▽

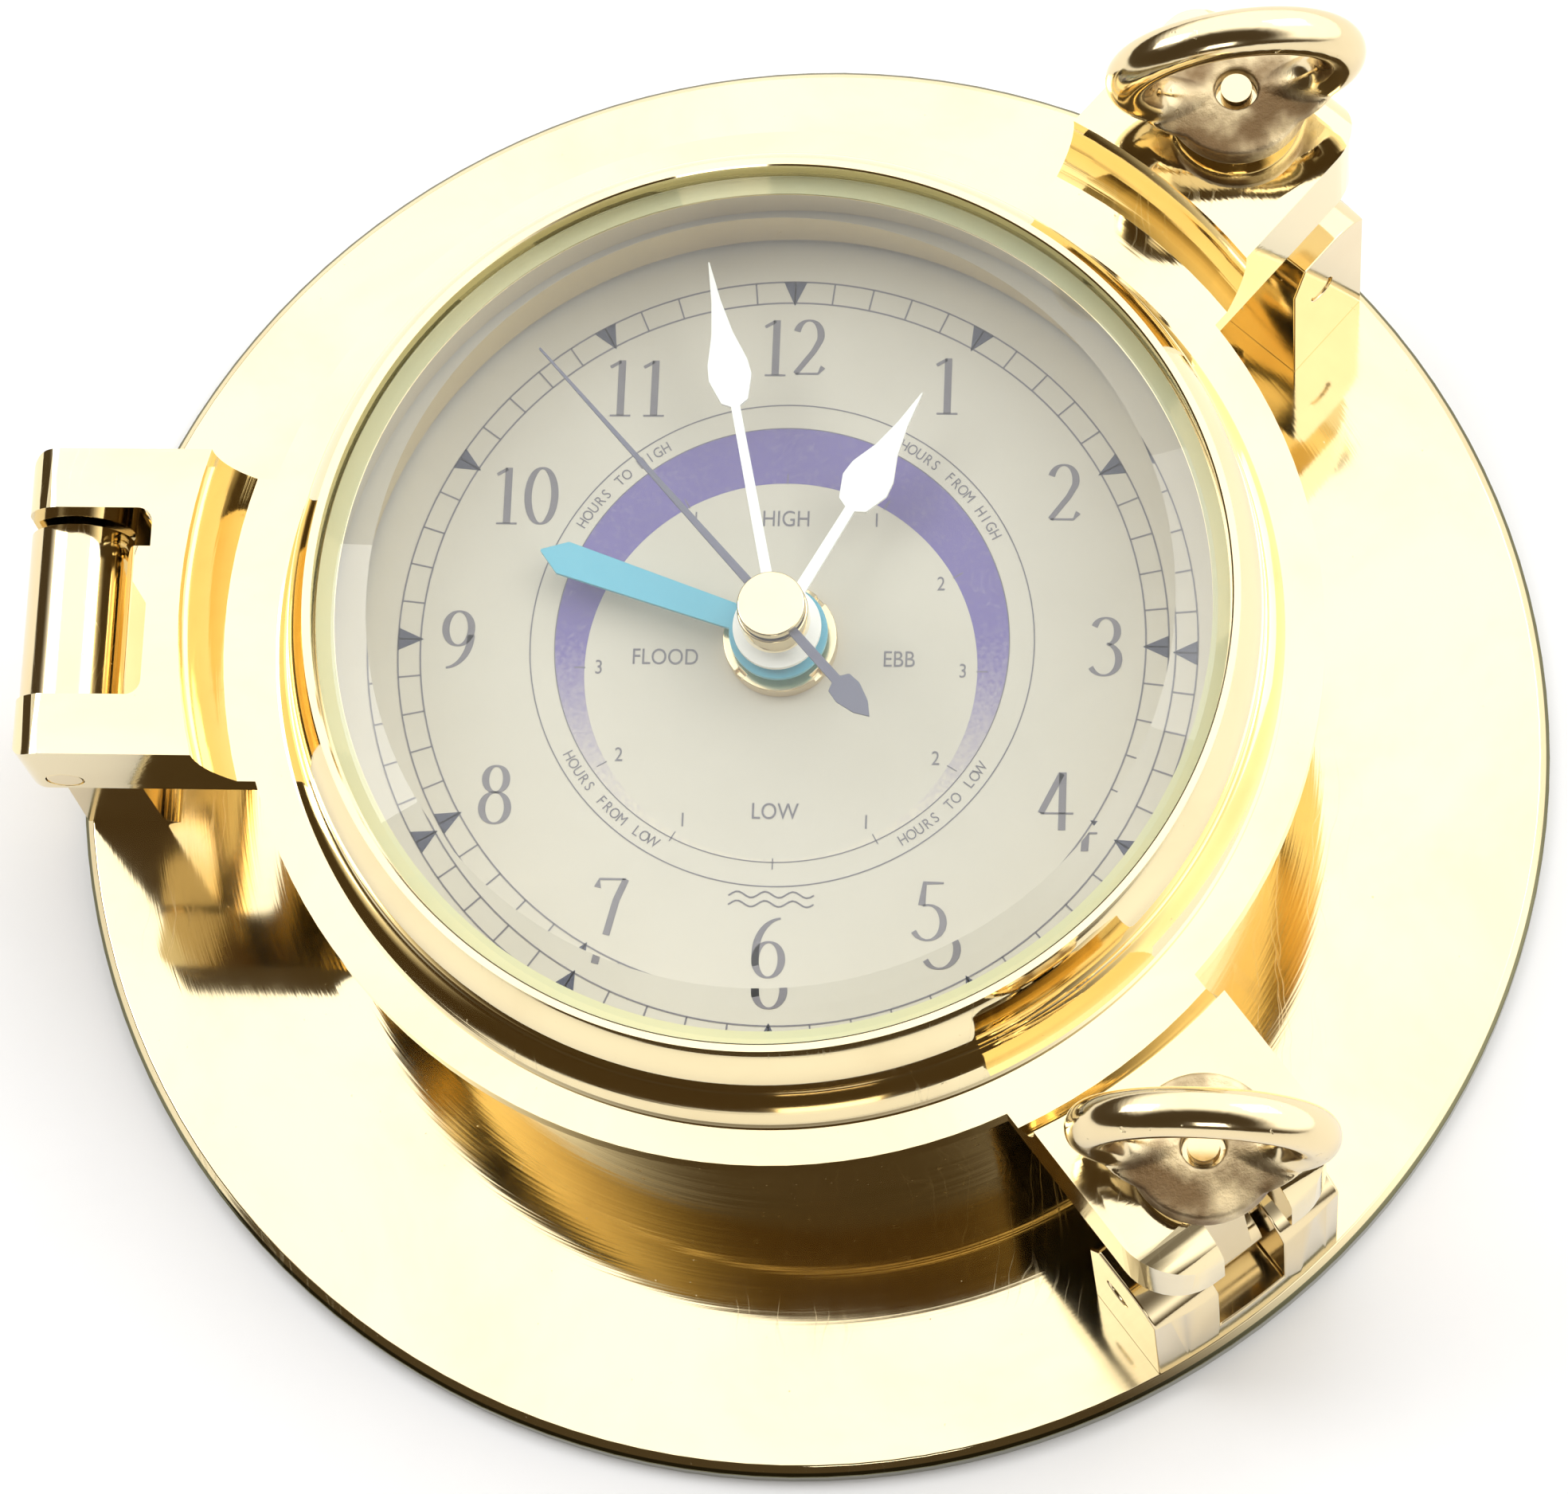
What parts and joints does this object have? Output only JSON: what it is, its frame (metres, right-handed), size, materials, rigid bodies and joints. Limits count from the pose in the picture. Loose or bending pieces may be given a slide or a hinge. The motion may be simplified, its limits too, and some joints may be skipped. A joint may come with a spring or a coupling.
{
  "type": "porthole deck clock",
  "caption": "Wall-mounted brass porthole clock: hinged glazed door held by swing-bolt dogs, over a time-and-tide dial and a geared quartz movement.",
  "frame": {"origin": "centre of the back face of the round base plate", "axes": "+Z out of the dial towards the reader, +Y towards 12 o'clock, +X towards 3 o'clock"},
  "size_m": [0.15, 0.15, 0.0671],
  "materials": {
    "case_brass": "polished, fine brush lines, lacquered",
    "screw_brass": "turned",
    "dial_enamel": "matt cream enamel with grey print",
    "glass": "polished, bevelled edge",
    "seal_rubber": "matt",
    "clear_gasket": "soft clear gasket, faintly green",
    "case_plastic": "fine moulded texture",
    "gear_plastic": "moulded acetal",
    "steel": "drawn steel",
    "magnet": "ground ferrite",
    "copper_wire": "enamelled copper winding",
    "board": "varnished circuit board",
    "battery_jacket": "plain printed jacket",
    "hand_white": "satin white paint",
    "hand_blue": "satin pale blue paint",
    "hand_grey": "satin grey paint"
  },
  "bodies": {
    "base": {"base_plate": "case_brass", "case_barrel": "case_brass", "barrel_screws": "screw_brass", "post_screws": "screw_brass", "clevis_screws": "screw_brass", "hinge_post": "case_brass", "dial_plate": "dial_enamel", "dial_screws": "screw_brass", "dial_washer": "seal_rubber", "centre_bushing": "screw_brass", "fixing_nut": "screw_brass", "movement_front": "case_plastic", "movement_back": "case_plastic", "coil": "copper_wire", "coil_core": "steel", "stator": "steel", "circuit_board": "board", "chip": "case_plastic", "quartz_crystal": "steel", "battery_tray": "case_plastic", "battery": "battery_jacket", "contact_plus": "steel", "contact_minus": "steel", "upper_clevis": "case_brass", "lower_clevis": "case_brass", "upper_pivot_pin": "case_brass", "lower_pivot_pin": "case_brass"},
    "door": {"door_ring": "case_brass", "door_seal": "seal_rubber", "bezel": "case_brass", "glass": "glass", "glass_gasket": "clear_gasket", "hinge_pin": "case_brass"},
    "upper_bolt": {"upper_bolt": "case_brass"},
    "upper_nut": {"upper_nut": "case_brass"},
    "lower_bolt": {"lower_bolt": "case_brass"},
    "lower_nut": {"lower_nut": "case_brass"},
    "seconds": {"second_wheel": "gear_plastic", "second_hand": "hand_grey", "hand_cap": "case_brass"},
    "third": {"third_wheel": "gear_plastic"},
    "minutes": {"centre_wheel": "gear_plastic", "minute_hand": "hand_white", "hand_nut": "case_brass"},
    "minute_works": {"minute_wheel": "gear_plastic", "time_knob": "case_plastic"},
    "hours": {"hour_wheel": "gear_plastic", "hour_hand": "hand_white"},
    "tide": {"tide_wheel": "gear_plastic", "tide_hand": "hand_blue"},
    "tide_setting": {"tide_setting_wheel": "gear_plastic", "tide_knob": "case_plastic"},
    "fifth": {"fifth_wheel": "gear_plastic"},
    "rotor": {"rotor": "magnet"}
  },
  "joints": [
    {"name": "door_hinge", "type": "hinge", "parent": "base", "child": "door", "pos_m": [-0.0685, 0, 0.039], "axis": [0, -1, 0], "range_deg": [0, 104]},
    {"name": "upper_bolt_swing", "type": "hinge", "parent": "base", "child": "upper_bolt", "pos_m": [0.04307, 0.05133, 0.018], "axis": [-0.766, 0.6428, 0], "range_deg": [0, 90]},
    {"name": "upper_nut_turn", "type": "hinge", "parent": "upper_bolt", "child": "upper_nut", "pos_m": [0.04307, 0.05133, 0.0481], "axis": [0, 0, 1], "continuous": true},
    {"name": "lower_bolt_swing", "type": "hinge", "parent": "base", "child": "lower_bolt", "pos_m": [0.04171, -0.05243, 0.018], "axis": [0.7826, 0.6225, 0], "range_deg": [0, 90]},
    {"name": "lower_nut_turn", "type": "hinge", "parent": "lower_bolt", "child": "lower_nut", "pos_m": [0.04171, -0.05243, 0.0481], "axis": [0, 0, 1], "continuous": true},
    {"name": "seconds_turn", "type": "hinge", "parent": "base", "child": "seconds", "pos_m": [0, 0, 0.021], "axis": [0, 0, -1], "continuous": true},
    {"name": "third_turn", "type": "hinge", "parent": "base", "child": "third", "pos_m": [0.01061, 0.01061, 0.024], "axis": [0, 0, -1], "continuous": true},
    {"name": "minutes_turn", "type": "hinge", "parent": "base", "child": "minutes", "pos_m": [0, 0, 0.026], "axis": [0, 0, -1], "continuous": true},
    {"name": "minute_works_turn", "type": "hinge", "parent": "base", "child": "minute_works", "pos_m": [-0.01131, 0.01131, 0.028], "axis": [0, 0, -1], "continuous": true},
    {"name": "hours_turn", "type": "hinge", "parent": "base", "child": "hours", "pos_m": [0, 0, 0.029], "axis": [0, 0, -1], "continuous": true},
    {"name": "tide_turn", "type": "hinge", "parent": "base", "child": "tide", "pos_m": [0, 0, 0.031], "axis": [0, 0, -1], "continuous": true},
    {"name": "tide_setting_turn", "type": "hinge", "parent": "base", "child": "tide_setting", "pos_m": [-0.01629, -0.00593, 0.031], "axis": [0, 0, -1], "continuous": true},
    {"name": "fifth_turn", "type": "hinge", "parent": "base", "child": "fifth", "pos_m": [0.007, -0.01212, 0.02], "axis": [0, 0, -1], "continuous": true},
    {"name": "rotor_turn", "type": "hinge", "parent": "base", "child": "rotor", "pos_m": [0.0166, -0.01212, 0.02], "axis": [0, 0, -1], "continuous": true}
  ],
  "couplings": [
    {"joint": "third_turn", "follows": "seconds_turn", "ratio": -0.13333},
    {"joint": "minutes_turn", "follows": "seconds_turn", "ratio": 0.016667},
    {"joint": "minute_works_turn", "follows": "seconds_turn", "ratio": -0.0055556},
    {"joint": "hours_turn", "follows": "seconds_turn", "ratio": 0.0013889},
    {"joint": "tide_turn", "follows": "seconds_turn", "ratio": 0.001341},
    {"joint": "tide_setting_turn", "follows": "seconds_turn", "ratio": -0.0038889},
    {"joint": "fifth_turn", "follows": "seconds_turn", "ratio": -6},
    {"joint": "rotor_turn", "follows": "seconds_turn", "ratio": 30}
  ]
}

△
▽

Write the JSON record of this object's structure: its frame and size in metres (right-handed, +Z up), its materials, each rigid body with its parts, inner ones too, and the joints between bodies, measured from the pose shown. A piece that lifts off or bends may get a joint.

△

**Instructions to follow:** Set out every line from the material that contains the string "right".

**Task output:**
What parts and joints does this object have? Output only JSON: what it is, its frame (metres, right-handed), size, materials, rigid bodies and joints. Limits count from the pose in the picture. Loose or bending pieces may be given a slide or a hinge. The motion may be simplified, its limits too, and some joints may be skipped. A joint may come with a spring or a coupling.
Write the JSON record of this object's structure: its frame and size in metres (right-handed, +Z up), its materials, each rigid body with its parts, inner ones too, and the joints between bodies, measured from the pose shown. A piece that lifts off or bends may get a joint.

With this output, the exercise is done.